Quote exactly the lines spanning from the top of the data below to the line that contains "# %% Metal finishes", including both.

* [Dataset section]
________

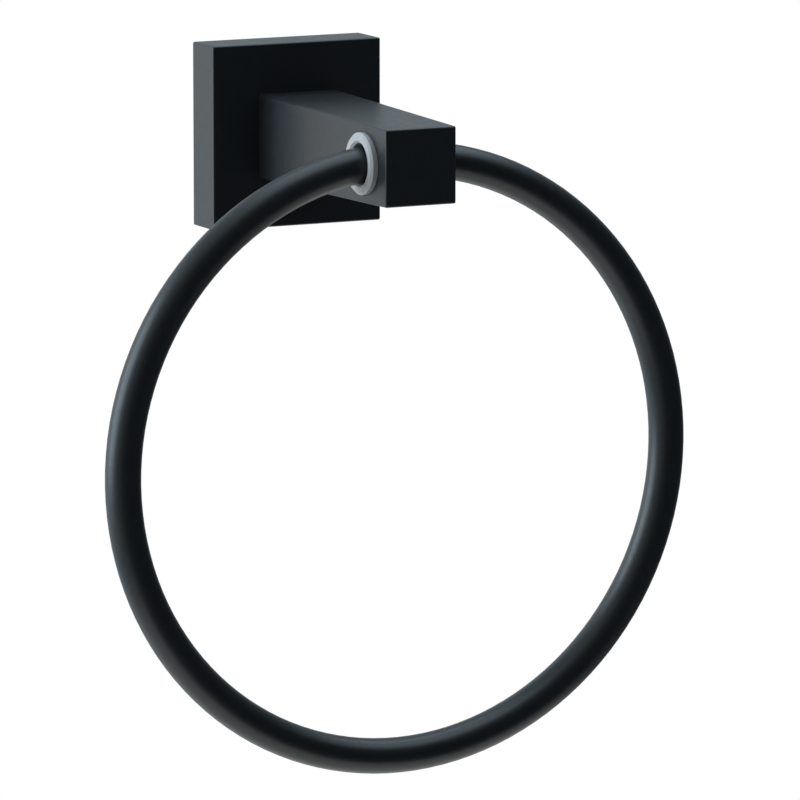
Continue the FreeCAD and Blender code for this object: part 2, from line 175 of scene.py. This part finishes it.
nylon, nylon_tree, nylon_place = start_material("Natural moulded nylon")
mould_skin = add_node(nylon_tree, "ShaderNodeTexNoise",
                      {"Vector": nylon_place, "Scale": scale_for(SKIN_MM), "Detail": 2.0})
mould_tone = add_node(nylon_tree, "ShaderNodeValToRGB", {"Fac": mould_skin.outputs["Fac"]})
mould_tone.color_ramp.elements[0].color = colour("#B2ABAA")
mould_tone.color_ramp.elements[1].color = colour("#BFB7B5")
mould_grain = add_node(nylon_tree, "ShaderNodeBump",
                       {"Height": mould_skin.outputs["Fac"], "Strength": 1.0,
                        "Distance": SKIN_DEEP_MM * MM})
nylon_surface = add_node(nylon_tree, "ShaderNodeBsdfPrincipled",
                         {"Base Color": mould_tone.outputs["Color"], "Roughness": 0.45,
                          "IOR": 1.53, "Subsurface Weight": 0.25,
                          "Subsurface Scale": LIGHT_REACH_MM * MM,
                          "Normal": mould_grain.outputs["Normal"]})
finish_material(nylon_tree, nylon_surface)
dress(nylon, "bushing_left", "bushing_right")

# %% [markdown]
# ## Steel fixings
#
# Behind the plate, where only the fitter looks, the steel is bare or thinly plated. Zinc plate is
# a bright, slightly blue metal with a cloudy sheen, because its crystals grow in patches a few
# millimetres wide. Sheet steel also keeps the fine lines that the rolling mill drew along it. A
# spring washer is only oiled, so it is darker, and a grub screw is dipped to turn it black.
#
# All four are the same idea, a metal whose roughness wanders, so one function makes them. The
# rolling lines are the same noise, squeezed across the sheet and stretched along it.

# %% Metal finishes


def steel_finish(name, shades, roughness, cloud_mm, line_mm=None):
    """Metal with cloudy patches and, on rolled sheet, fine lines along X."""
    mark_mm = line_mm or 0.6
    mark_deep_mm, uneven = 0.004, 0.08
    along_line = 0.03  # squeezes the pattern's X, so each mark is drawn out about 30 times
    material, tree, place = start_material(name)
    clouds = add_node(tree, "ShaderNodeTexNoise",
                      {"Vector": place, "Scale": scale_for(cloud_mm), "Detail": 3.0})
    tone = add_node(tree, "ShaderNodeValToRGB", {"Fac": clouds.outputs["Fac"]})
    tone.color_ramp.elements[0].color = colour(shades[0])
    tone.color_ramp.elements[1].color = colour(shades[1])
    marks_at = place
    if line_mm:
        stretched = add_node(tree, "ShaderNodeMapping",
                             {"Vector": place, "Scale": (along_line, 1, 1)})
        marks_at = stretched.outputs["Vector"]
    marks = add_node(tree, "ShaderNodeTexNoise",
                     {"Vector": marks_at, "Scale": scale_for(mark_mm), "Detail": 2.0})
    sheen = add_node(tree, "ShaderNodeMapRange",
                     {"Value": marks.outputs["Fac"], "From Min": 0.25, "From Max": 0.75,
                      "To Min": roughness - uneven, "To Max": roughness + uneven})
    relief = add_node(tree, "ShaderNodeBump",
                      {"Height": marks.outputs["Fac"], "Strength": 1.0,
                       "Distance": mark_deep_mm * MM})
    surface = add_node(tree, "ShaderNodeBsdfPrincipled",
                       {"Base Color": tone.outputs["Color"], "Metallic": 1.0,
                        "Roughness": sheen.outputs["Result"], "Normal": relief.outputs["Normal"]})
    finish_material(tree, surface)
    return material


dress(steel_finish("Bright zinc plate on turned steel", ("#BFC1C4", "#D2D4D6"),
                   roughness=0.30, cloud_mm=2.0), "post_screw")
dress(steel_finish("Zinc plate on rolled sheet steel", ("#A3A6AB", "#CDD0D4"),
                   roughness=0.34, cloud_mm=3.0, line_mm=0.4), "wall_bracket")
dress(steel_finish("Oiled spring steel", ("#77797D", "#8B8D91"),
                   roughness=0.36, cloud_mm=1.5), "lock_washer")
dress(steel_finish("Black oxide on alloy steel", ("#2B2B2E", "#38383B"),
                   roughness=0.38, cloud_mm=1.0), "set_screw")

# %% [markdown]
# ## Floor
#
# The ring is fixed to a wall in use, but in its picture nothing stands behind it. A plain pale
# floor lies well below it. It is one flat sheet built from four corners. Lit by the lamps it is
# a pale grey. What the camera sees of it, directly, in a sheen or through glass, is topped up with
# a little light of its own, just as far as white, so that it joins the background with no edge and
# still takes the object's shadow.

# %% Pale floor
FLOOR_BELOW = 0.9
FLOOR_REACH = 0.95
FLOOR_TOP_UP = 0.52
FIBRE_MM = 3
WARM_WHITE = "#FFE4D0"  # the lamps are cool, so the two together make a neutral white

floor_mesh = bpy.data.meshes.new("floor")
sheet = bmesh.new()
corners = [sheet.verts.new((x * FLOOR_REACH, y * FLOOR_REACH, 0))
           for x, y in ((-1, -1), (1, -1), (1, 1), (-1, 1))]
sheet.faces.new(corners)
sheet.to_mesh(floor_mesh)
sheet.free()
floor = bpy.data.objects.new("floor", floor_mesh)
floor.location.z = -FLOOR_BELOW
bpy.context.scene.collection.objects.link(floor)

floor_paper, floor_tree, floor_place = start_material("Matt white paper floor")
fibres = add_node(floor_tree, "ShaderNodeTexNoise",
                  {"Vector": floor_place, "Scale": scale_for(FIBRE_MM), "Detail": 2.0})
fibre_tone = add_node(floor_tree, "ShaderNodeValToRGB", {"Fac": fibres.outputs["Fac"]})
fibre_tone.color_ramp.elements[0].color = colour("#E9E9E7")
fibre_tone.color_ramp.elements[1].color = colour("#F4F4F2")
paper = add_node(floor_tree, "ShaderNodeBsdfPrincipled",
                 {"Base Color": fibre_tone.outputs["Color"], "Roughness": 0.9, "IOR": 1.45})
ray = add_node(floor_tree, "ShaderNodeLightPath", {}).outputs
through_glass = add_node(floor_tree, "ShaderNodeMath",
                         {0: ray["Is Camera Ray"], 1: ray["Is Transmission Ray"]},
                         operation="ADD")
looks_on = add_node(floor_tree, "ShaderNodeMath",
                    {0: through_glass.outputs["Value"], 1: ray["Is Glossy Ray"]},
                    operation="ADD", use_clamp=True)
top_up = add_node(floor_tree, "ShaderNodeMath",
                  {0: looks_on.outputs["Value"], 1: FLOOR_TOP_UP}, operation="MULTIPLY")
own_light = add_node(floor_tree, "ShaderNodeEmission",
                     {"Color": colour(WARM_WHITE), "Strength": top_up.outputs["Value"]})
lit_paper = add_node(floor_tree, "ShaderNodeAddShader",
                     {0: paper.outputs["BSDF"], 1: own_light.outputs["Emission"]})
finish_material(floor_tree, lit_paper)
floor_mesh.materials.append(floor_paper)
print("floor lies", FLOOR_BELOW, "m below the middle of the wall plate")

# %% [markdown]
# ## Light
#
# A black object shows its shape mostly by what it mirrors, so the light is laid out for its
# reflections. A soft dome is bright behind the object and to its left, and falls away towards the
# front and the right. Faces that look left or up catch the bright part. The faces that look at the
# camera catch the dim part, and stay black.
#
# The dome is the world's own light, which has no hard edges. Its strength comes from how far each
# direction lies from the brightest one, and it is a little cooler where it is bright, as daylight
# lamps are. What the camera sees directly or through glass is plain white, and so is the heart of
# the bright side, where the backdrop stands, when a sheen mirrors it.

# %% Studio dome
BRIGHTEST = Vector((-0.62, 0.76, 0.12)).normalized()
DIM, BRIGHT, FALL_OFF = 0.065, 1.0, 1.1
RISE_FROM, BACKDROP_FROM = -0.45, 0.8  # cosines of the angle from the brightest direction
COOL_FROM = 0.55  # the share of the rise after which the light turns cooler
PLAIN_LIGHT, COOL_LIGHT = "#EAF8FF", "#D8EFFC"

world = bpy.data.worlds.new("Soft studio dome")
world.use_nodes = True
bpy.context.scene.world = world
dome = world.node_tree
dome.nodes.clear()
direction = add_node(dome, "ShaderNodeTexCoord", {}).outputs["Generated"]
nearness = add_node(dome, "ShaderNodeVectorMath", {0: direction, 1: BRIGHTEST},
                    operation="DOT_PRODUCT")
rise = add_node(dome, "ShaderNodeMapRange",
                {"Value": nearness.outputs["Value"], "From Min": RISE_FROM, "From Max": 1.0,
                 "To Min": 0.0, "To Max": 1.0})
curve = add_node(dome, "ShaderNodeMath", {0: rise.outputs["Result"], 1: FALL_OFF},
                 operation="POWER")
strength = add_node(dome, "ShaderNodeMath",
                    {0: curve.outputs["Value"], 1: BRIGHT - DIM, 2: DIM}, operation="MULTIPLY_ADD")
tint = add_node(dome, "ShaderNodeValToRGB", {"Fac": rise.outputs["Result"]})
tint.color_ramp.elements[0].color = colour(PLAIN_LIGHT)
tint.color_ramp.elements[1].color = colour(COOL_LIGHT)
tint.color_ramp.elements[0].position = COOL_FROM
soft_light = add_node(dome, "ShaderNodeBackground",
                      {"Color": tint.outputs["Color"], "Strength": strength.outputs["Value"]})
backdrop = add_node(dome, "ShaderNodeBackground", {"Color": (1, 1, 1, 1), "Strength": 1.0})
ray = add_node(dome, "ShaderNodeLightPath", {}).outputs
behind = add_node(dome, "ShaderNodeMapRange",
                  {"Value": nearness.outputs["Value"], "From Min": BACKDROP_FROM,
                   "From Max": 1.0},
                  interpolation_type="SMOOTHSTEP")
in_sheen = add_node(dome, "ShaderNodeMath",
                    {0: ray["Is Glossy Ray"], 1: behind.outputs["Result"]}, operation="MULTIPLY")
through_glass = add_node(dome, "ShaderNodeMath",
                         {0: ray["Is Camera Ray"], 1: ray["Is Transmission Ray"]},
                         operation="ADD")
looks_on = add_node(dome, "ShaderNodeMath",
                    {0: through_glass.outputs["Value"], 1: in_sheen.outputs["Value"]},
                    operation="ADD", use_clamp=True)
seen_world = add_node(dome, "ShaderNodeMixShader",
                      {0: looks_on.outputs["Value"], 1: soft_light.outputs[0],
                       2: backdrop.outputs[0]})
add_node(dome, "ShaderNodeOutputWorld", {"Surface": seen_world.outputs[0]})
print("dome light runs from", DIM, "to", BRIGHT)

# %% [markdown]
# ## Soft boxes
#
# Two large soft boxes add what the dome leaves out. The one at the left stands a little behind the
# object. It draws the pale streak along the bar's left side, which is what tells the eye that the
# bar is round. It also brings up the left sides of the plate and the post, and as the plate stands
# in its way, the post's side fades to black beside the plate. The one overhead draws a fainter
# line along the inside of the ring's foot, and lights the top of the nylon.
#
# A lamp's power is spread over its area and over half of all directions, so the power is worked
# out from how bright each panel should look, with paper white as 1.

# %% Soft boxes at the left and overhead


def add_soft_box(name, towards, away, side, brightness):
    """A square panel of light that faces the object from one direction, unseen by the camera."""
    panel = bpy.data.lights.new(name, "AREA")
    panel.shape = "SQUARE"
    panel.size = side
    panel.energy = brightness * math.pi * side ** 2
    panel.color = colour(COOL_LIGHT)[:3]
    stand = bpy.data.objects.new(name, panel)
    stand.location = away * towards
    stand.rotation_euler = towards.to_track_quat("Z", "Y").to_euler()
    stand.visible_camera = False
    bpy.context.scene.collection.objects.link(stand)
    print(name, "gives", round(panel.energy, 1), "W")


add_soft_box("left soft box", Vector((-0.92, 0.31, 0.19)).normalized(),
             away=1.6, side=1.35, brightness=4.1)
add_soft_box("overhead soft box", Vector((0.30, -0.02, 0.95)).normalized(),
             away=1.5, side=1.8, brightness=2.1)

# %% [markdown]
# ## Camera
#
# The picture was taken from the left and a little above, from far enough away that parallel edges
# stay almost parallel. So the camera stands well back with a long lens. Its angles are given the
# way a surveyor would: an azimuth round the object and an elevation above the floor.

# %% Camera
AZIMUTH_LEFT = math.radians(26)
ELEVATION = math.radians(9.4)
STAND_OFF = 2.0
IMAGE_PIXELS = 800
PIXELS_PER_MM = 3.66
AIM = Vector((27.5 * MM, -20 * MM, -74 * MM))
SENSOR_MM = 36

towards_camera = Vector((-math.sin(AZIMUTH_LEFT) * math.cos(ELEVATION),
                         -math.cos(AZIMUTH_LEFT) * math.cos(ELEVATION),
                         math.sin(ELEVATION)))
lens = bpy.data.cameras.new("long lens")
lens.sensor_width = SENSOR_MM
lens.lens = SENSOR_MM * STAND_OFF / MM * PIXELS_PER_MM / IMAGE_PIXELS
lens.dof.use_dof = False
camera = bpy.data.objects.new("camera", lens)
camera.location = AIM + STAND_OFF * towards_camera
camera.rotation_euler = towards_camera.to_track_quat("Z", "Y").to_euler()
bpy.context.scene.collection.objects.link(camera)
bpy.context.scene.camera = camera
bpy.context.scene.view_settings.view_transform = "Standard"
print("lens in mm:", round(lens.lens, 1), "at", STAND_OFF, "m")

________

* [Result of this task]
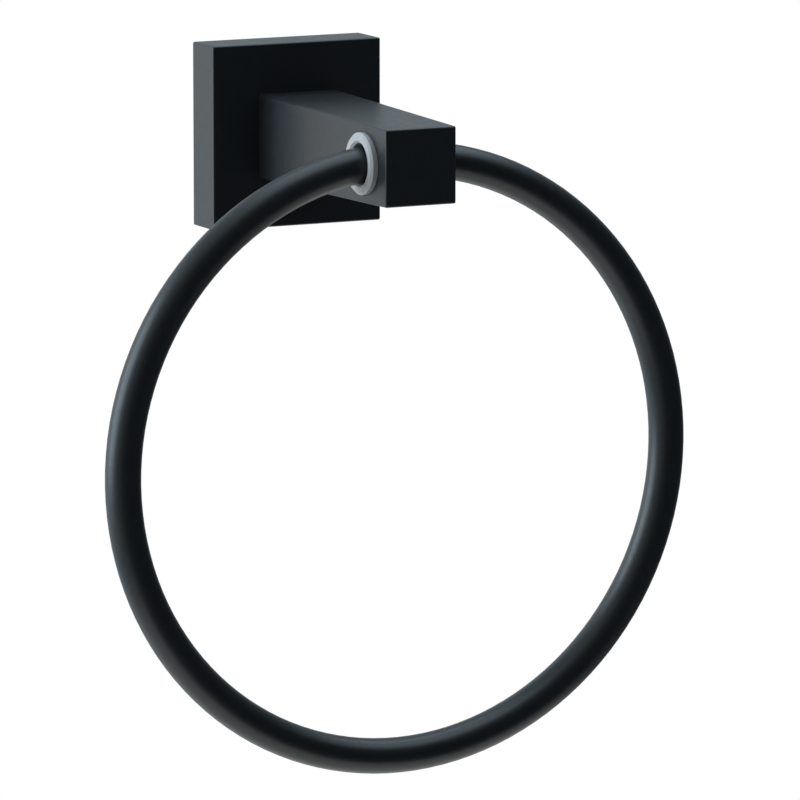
Continue the FreeCAD and Blender code for this object: part 2, from line 175 of scene.py. This part finishes it.
nylon, nylon_tree, nylon_place = start_material("Natural moulded nylon")
mould_skin = add_node(nylon_tree, "ShaderNodeTexNoise",
                      {"Vector": nylon_place, "Scale": scale_for(SKIN_MM), "Detail": 2.0})
mould_tone = add_node(nylon_tree, "ShaderNodeValToRGB", {"Fac": mould_skin.outputs["Fac"]})
mould_tone.color_ramp.elements[0].color = colour("#B2ABAA")
mould_tone.color_ramp.elements[1].color = colour("#BFB7B5")
mould_grain = add_node(nylon_tree, "ShaderNodeBump",
                       {"Height": mould_skin.outputs["Fac"], "Strength": 1.0,
                        "Distance": SKIN_DEEP_MM * MM})
nylon_surface = add_node(nylon_tree, "ShaderNodeBsdfPrincipled",
                         {"Base Color": mould_tone.outputs["Color"], "Roughness": 0.45,
                          "IOR": 1.53, "Subsurface Weight": 0.25,
                          "Subsurface Scale": LIGHT_REACH_MM * MM,
                          "Normal": mould_grain.outputs["Normal"]})
finish_material(nylon_tree, nylon_surface)
dress(nylon, "bushing_left", "bushing_right")

# %% [markdown]
# ## Steel fixings
#
# Behind the plate, where only the fitter looks, the steel is bare or thinly plated. Zinc plate is
# a bright, slightly blue metal with a cloudy sheen, because its crystals grow in patches a few
# millimetres wide. Sheet steel also keeps the fine lines that the rolling mill drew along it. A
# spring washer is only oiled, so it is darker, and a grub screw is dipped to turn it black.
#
# All four are the same idea, a metal whose roughness wanders, so one function makes them. The
# rolling lines are the same noise, squeezed across the sheet and stretched along it.

# %% Metal finishes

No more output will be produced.